- _RAW DATA_
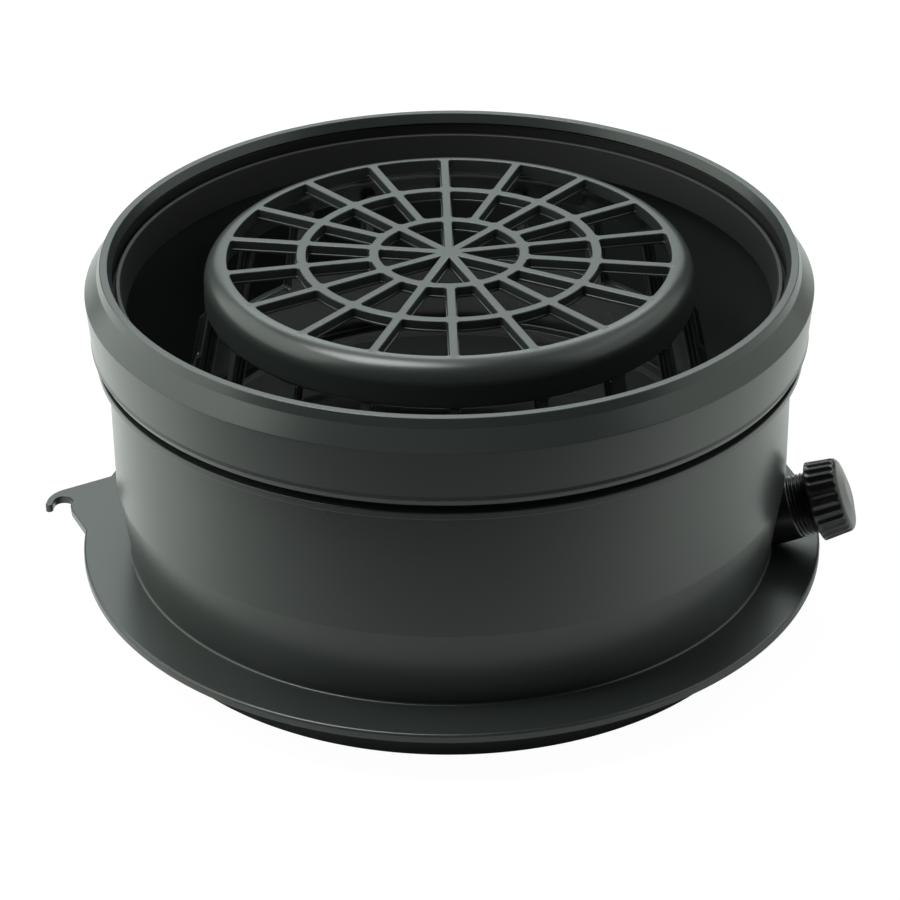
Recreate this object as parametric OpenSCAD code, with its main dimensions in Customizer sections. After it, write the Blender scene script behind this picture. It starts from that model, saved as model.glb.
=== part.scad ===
// Air inlet adapter: a round plastic housing that joins a 200 mm duct to an appliance.
// The duct goes into the collar at the top. The spigot and the flange seat on the appliance.
// Millimetres. Z is the housing's axis, z = 0 is the spigot's end and +X runs through the spout.

/* [Duct socket] */
// Outside diameter of the duct that the socket takes
duct_d = 200; // [190:1:212]
// Radial gap between the duct and the socket wall
duct_clear = 1.8; // [1.2:0.1:2.4]
// How far the seal lip reaches inside the duct's radius
lip_squeeze = 1.75; // [0.8:0.05:2.4]

/* [Housing] */
// Wall thickness of the housing
wall_t = 3.0; // [2.2:0.1:3.6]
// Outside diameter of the spigot that enters the appliance
spigot_d = 203.6; // [199:0.2:208]
// Height of the spigot below the flange
spigot_h = 14.7; // [9:0.1:22]
// Width of the flange around the spigot
flange_w = 14.7; // [12:0.1:20]
// Thickness of the flange and its hook lugs
flange_t = 2.8; // [2.2:0.1:4]
// How far the foot of the drum draws in from the spigot's outside
foot_inset = 0.6; // [0.2:0.1:1.2]
// Height from the flange's top to the crease where the drum stops widening
foot_h = 25.8; // [24:0.2:32]
// Height from the crease to the top of the drum's ledge
drum_h = 42.9; // [36:0.1:54]
// Width of the ledge around the top of the drum
ledge_w = 3.4; // [2.6:0.1:4]
// Thickness of that ledge
ledge_t = 2.2; // [1.6:0.1:3]
// Height of the neck that stands on the drum inside the collar
neck_h = 10.8; // [9:0.1:12]
// Thickness of the floor inside the housing
floor_t = 2.6; // [2:0.1:3.4]
// Width of the floor, from the socket wall to its round hole
floor_w = 15.8; // [14.6:0.1:18]

/* [Hook lugs] */
// Angles of the hook lugs about the axis, from the spout
lug_angles = [180, 60];
// How far outside the flange's edge the screws stand
screw_out = 10.1; // [9:0.1:13]
// Width of the slot that takes the screw
slot_w = 5.8; // [4.6:0.1:6.4]
// Width of the hook's arm beside the slot
arm_w = 2.4; // [1.8:0.1:3.2]
// How far the slot's seat lies behind the lug's centre line
seat_back = 1.6; // [1:0.1:3]
// How far the arm's tip reaches in front of the centre line
arm_reach = 1.8; // [1.2:0.1:3]
// Direction of the lug's back edge
back_edge_angle = 37; // [32:1:44]

/* [Collar] */
// Gap between the drum's ledge and the collar
collar_gap = 2.7; // [1.6:0.1:3.4]
// Height of the collar
collar_h = 25.9; // [24.6:0.1:30]
// Thickness of the collar at its greatest diameter
collar_t = 5.7; // [5.2:0.1:8]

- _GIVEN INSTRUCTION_
Output the listing above word for word.

- _ANSWER BELOW_
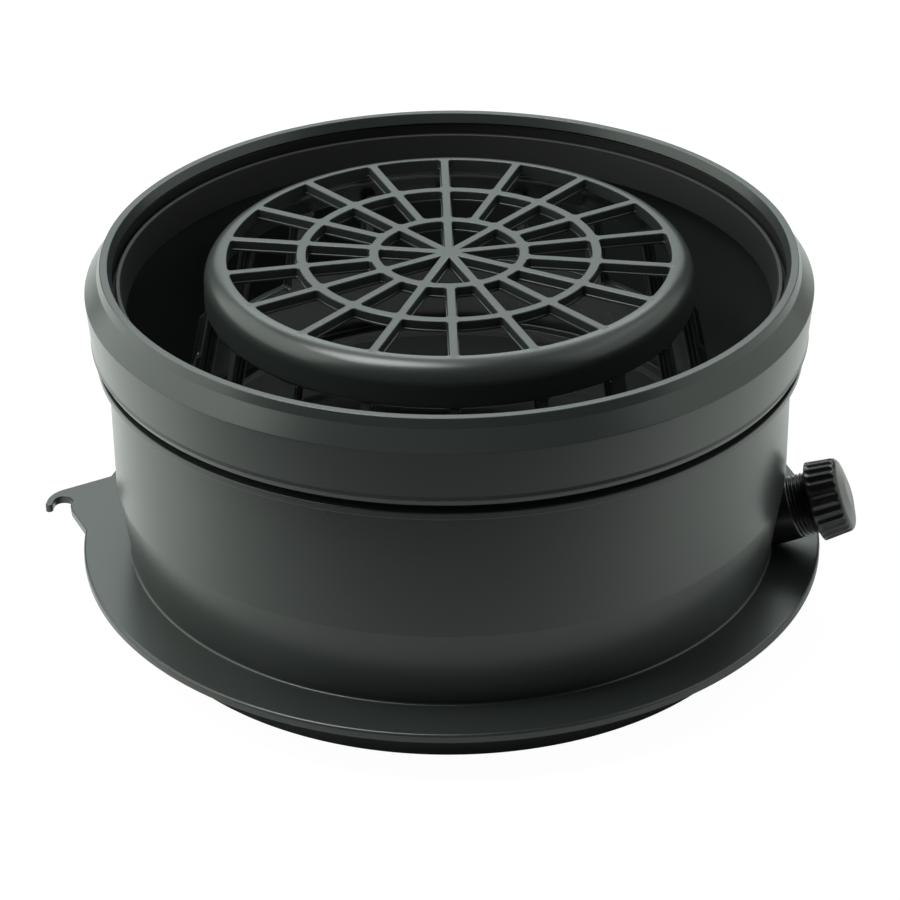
Recreate this object as parametric OpenSCAD code, with its main dimensions in Customizer sections. After it, write the Blender scene script behind this picture. It starts from that model, saved as model.glb.
=== part.scad ===
// Air inlet adapter: a round plastic housing that joins a 200 mm duct to an appliance.
// The duct goes into the collar at the top. The spigot and the flange seat on the appliance.
// Millimetres. Z is the housing's axis, z = 0 is the spigot's end and +X runs through the spout.

/* [Duct socket] */
// Outside diameter of the duct that the socket takes
duct_d = 200; // [190:1:212]
// Radial gap between the duct and the socket wall
duct_clear = 1.8; // [1.2:0.1:2.4]
// How far the seal lip reaches inside the duct's radius
lip_squeeze = 1.75; // [0.8:0.05:2.4]

/* [Housing] */
// Wall thickness of the housing
wall_t = 3.0; // [2.2:0.1:3.6]
// Outside diameter of the spigot that enters the appliance
spigot_d = 203.6; // [199:0.2:208]
// Height of the spigot below the flange
spigot_h = 14.7; // [9:0.1:22]
// Width of the flange around the spigot
flange_w = 14.7; // [12:0.1:20]
// Thickness of the flange and its hook lugs
flange_t = 2.8; // [2.2:0.1:4]
// How far the foot of the drum draws in from the spigot's outside
foot_inset = 0.6; // [0.2:0.1:1.2]
// Height from the flange's top to the crease where the drum stops widening
foot_h = 25.8; // [24:0.2:32]
// Height from the crease to the top of the drum's ledge
drum_h = 42.9; // [36:0.1:54]
// Width of the ledge around the top of the drum
ledge_w = 3.4; // [2.6:0.1:4]
// Thickness of that ledge
ledge_t = 2.2; // [1.6:0.1:3]
// Height of the neck that stands on the drum inside the collar
neck_h = 10.8; // [9:0.1:12]
// Thickness of the floor inside the housing
floor_t = 2.6; // [2:0.1:3.4]
// Width of the floor, from the socket wall to its round hole
floor_w = 15.8; // [14.6:0.1:18]

/* [Hook lugs] */
// Angles of the hook lugs about the axis, from the spout
lug_angles = [180, 60];
// How far outside the flange's edge the screws stand
screw_out = 10.1; // [9:0.1:13]
// Width of the slot that takes the screw
slot_w = 5.8; // [4.6:0.1:6.4]
// Width of the hook's arm beside the slot
arm_w = 2.4; // [1.8:0.1:3.2]
// How far the slot's seat lies behind the lug's centre line
seat_back = 1.6; // [1:0.1:3]
// How far the arm's tip reaches in front of the centre line
arm_reach = 1.8; // [1.2:0.1:3]
// Direction of the lug's back edge
back_edge_angle = 37; // [32:1:44]

/* [Collar] */
// Gap between the drum's ledge and the collar
collar_gap = 2.7; // [1.6:0.1:3.4]
// Height of the collar
collar_h = 25.9; // [24.6:0.1:30]
// Thickness of the collar at its greatest diameter
collar_t = 5.7; // [5.2:0.1:8]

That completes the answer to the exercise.